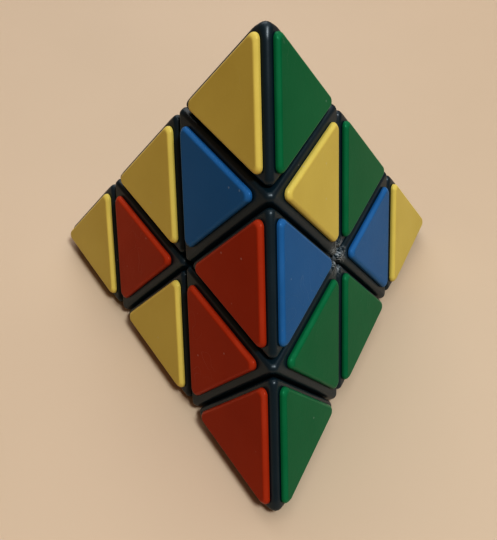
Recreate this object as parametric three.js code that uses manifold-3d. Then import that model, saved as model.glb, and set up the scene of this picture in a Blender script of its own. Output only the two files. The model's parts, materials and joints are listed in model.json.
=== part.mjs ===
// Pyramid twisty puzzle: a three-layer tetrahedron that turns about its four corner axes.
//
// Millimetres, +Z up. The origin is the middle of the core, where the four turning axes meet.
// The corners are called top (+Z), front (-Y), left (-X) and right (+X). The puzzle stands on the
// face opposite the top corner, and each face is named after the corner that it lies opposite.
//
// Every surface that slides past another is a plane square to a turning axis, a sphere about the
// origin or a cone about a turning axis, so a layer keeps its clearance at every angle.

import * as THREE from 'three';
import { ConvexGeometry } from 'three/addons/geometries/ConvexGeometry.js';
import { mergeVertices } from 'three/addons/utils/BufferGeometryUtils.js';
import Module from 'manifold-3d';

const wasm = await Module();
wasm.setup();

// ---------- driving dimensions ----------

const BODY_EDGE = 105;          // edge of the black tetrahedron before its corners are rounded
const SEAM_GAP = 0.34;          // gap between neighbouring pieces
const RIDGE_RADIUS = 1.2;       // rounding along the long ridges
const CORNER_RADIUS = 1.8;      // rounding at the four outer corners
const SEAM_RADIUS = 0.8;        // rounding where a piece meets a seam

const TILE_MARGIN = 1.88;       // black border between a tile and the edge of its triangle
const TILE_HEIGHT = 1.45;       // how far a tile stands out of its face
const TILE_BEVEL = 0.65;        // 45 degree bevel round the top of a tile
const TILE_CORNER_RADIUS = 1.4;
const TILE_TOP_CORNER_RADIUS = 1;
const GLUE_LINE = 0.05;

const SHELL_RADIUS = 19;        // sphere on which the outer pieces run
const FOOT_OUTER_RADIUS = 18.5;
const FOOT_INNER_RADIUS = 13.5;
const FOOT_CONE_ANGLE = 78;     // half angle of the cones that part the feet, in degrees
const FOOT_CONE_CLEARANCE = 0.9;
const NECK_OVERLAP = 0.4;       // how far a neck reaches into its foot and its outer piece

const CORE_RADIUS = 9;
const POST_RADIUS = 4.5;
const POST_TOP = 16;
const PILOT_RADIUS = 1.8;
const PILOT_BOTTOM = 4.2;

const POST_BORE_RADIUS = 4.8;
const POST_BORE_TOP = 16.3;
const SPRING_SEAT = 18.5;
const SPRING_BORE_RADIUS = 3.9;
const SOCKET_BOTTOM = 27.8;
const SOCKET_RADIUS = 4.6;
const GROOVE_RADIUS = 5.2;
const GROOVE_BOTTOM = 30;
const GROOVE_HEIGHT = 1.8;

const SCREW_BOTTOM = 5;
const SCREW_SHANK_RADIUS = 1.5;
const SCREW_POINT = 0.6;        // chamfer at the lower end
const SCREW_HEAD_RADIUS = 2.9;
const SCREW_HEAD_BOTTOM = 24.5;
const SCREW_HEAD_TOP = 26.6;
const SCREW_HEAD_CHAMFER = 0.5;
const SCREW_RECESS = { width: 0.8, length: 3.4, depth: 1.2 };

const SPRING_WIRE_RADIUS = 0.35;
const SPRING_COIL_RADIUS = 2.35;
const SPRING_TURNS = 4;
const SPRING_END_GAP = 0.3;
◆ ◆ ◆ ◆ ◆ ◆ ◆
* EXERCISE *
Copy out every line holding the string "manifold".

* RESULT OF THIS TASK *
Recreate this object as parametric three.js code that uses manifold-3d. Then import that model, saved as model.glb, and set up the scene of this picture in a Blender script of its own. Output only the two files. The model's parts, materials and joints are listed in model.json.
import Module from 'manifold-3d';